══ Entries supplied ══
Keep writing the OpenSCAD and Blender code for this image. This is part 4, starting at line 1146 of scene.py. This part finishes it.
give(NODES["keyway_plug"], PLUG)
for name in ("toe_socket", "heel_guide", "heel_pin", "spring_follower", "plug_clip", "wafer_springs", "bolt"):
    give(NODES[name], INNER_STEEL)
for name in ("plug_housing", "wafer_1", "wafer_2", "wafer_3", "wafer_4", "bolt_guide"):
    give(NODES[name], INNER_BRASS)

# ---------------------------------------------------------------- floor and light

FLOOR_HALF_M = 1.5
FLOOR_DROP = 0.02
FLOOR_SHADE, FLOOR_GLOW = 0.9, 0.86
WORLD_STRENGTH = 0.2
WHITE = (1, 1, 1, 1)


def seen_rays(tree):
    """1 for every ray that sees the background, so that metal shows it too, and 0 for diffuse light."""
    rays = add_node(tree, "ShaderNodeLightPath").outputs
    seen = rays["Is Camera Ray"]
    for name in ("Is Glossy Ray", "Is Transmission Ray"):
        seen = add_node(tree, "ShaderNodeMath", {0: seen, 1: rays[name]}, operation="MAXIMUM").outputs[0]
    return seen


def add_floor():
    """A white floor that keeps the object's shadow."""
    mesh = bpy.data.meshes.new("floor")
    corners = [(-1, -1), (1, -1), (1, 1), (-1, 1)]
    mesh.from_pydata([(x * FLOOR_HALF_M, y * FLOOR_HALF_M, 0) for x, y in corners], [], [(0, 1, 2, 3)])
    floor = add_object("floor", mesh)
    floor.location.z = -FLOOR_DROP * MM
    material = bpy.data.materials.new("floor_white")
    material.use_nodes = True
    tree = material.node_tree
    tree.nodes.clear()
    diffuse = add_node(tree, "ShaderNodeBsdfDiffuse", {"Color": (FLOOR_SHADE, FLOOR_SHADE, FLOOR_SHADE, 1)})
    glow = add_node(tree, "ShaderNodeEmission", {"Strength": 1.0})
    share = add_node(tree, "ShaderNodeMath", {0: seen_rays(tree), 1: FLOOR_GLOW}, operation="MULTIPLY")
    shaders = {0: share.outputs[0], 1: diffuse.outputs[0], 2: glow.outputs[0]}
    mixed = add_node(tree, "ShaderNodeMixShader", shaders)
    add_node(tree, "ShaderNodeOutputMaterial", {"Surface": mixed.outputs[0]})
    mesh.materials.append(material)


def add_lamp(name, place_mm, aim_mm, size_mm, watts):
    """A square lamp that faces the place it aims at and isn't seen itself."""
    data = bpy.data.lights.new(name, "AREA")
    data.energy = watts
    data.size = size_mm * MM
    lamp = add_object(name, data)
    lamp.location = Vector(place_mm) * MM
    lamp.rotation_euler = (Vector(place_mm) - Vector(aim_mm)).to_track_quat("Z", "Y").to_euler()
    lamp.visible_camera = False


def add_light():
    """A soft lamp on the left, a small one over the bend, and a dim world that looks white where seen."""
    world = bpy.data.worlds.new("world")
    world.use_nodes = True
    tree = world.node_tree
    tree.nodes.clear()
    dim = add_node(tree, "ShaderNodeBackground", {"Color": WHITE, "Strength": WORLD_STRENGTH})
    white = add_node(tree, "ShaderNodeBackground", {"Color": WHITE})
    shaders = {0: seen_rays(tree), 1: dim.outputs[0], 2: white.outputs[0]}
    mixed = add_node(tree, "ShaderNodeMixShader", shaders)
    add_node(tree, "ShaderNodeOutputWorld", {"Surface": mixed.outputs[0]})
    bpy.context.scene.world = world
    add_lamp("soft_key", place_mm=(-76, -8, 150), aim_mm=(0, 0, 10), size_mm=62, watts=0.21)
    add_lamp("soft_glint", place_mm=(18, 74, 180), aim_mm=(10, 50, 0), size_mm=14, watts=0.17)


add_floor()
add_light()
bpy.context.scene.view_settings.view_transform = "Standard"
═══
══ Entries supplied ══
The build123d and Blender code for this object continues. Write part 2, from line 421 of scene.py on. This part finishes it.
═══
- [Aim] Take the line containing "Keep writing the" and the line containing "floor and light". Write out both and all lines between, exactly, and nothing more.

- [Answer to this task]
Keep writing the OpenSCAD and Blender code for this image. This is part 4, starting at line 1146 of scene.py. This part finishes it.
give(NODES["keyway_plug"], PLUG)
for name in ("toe_socket", "heel_guide", "heel_pin", "spring_follower", "plug_clip", "wafer_springs", "bolt"):
    give(NODES[name], INNER_STEEL)
for name in ("plug_housing", "wafer_1", "wafer_2", "wafer_3", "wafer_4", "bolt_guide"):
    give(NODES[name], INNER_BRASS)

# ---------------------------------------------------------------- floor and light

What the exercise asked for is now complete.